__Task brief__. Your task is to restate the data word for word.

__Supplied material__.
○ ○ ○

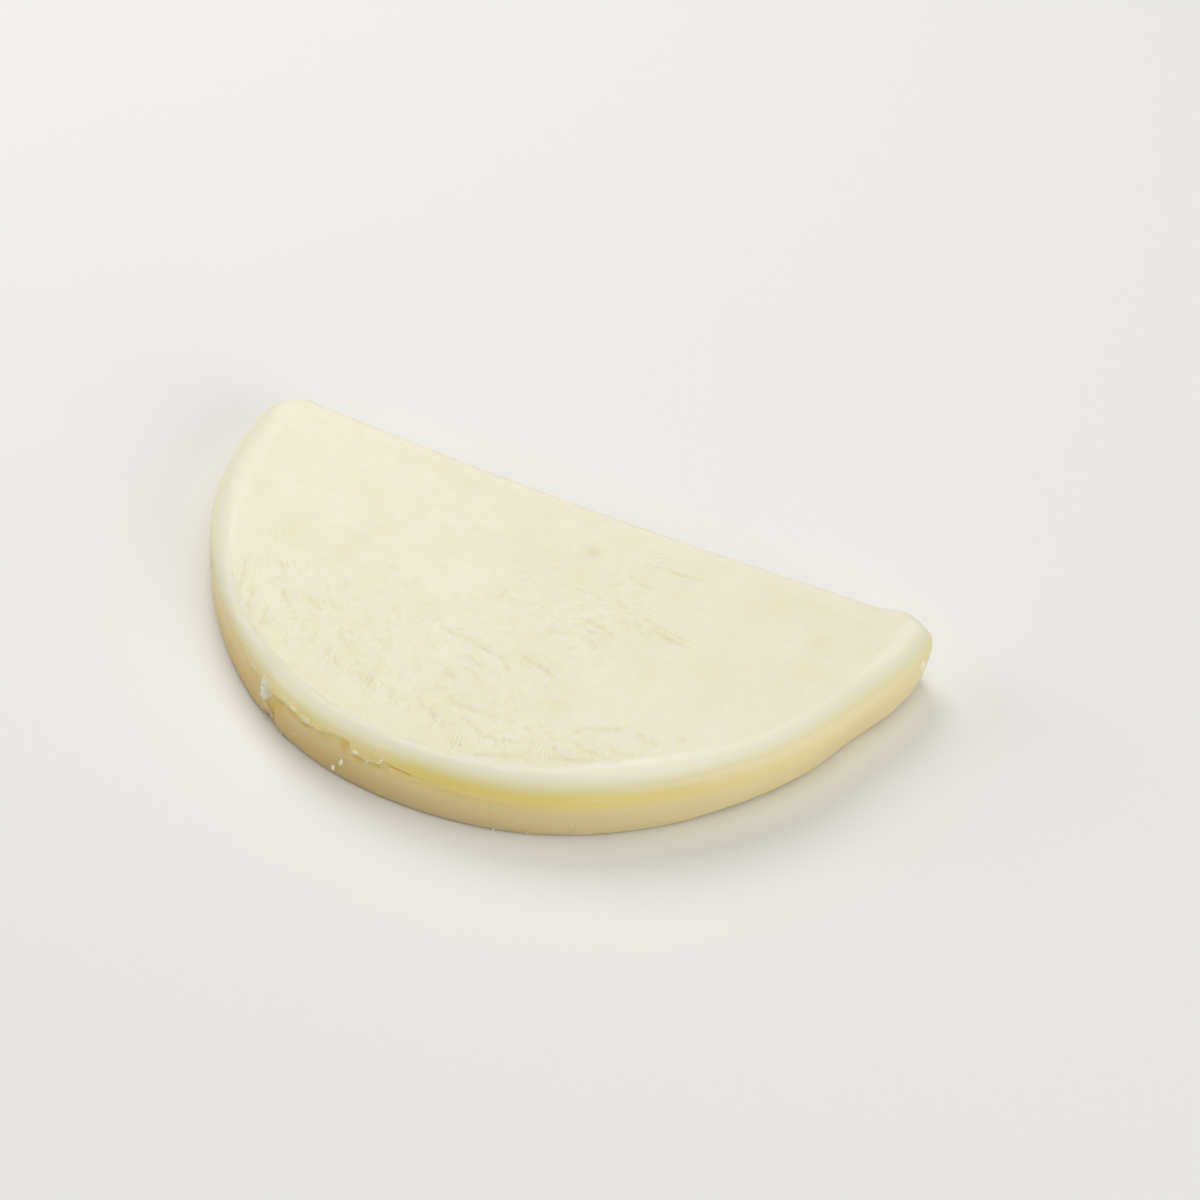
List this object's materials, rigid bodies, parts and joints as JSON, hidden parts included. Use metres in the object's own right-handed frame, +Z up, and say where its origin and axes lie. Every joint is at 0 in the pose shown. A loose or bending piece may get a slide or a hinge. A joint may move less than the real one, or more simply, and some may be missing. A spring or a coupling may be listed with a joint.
{
  "type": "half-round of provolone cheese",
  "caption": "Thick half-round of pale yellow cheese with a straight cut side, a soft rounded rim and a lightly wrinkled top, for serving or display.",
  "frame": {"origin": "the flat bottom, under the middle of the part's box", "axes": "+X along the straight cut from the left tip to the right tip, +Y out of the straight cut, so the round side faces -Y, +Z up through the thickness"},
  "size_m": [0.1684, 0.0872, 0.0155],
  "materials": {
    "provolone_paste": "pale cream-yellow cheese, slightly waxy and translucent, with a satin sheen"
  },
  "bodies": {
    "root": {"provolone_half_round": "provolone_paste"}
  },
  "joints": []
}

○ ○ ○

__Task solution__.
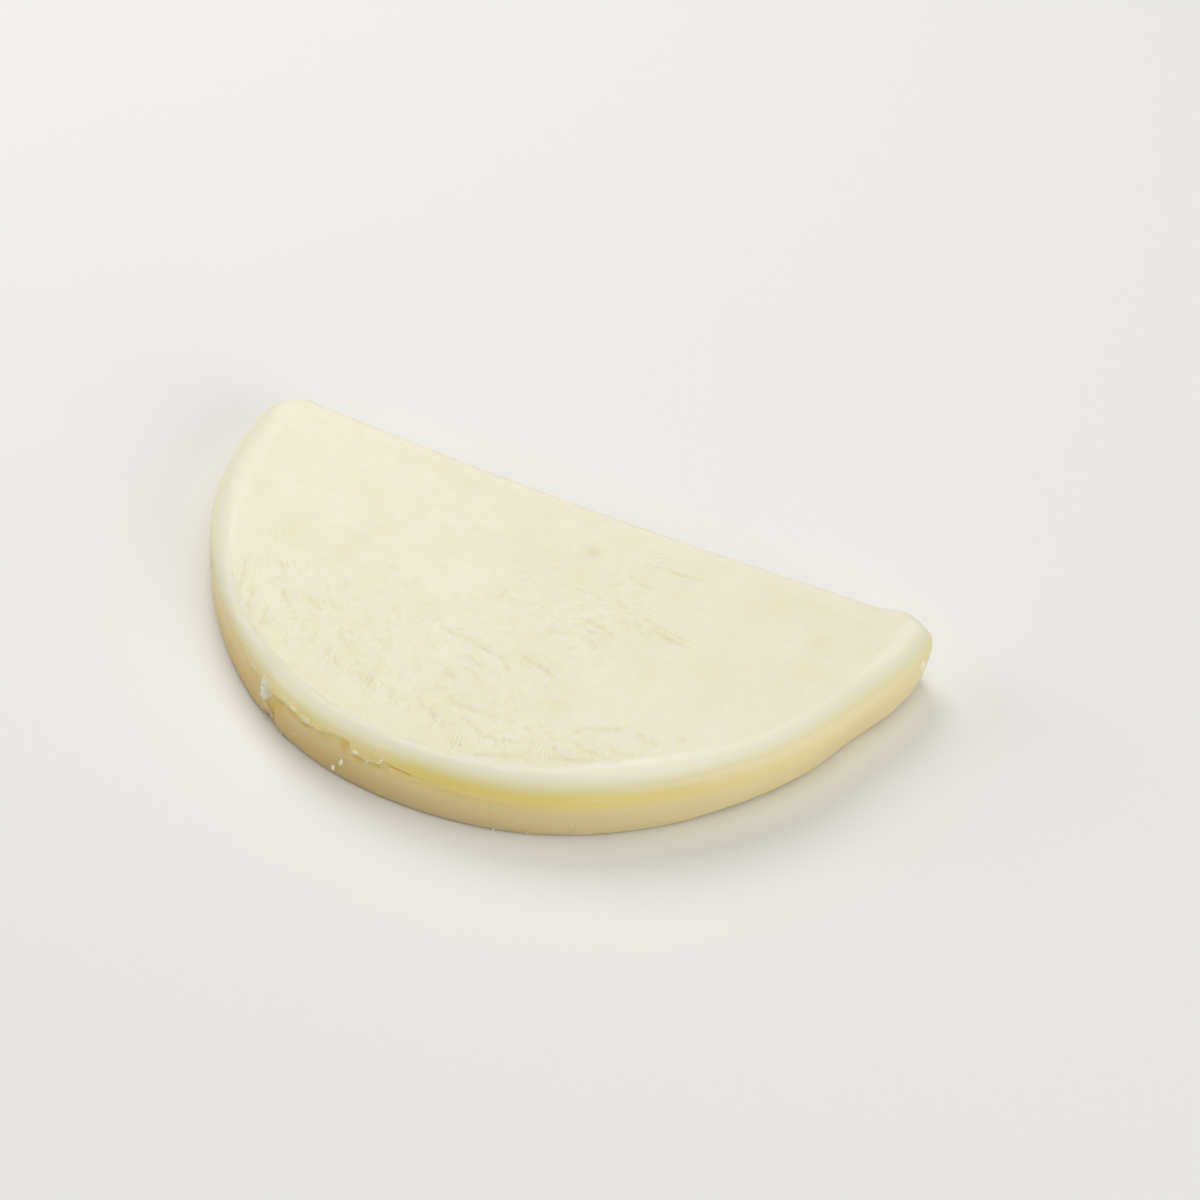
List this object's materials, rigid bodies, parts and joints as JSON, hidden parts included. Use metres in the object's own right-handed frame, +Z up, and say where its origin and axes lie. Every joint is at 0 in the pose shown. A loose or bending piece may get a slide or a hinge. A joint may move less than the real one, or more simply, and some may be missing. A spring or a coupling may be listed with a joint.
{
  "type": "half-round of provolone cheese",
  "caption": "Thick half-round of pale yellow cheese with a straight cut side, a soft rounded rim and a lightly wrinkled top, for serving or display.",
  "frame": {"origin": "the flat bottom, under the middle of the part's box", "axes": "+X along the straight cut from the left tip to the right tip, +Y out of the straight cut, so the round side faces -Y, +Z up through the thickness"},
  "size_m": [0.1684, 0.0872, 0.0155],
  "materials": {
    "provolone_paste": "pale cream-yellow cheese, slightly waxy and translucent, with a satin sheen"
  },
  "bodies": {
    "root": {"provolone_half_round": "provolone_paste"}
  },
  "joints": []
}